Tip: As noted before, check warranties, especially as some of these systems can be pricey and have limited warranties.
Using half lazy susans is an economical version of the moving corner systems shown above. There are many options and styles to choose from at various price points.
Tip: Most half lazy susans come with two trays, but if you are not storing tall items and are short of space consider using three trays for additional storage.
When considering moving corner systems with doors attached, always be mindful that in the long run some adjustment may be required. Be aware that this could be an issue, and if you’re not DIY inclined check that your cabinet maker is willing to come and ‘tweak’ if required.

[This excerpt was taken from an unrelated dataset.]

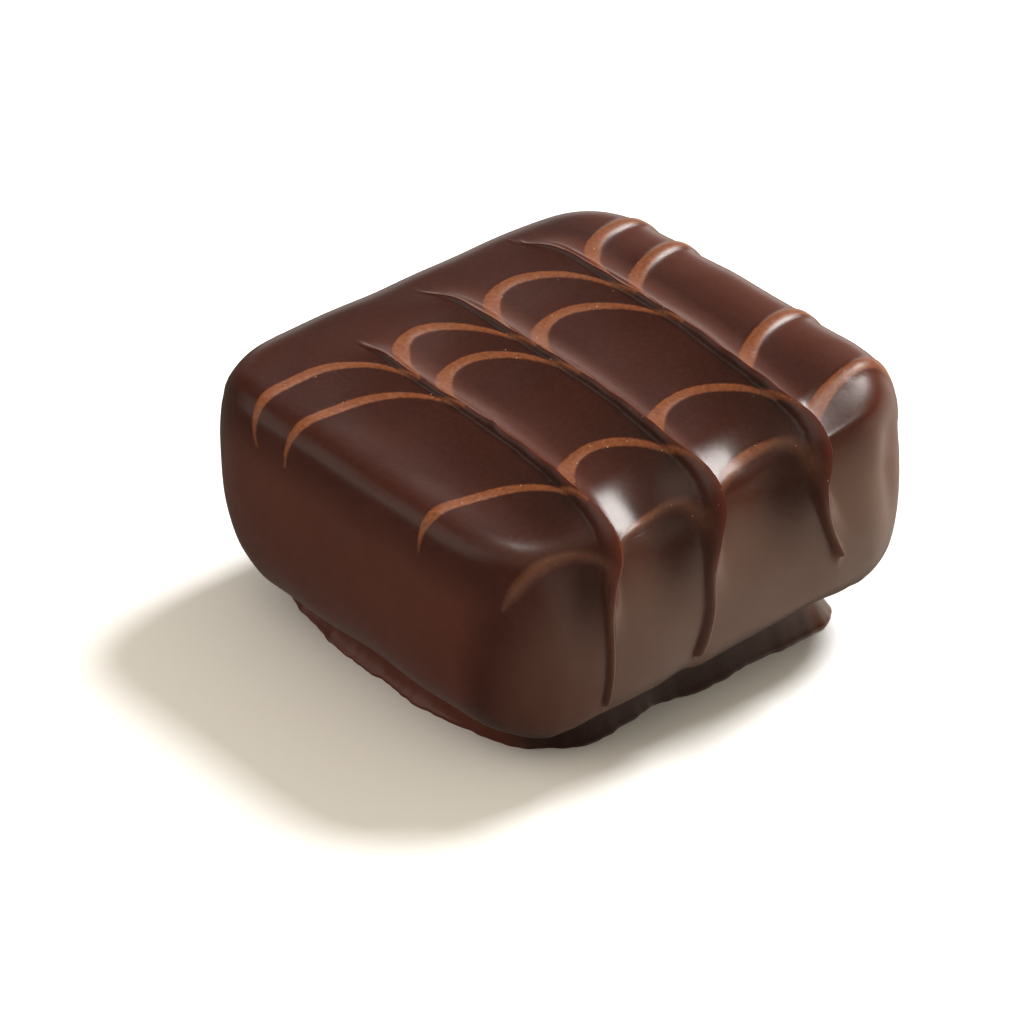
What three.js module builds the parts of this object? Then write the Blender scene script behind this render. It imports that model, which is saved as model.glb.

This photo really got my attention. The dual-access corner cabinet is an excellent idea. Great access and easy cleaning; it’s also a really good place to hide the bulky appliances that you might not want to leave on display.
The corner section of this kitchen has been thoughtfully considered to provide great access from top to bottom.
The two-sided glass cabinet creates additional storage as well as a nice openness with good light from both sides. It’s a really nice idea, and a good way to display beautiful crockery, cookbooks and other kitchen pieces.
Storing plates in these overhead corner cabinets might not suit everyone, but a small shelf-fitted lazy Susan on the lower shelves can give these cabinets more options for storing condiments and spices if your kitchen is space challenged and every centimetre counts.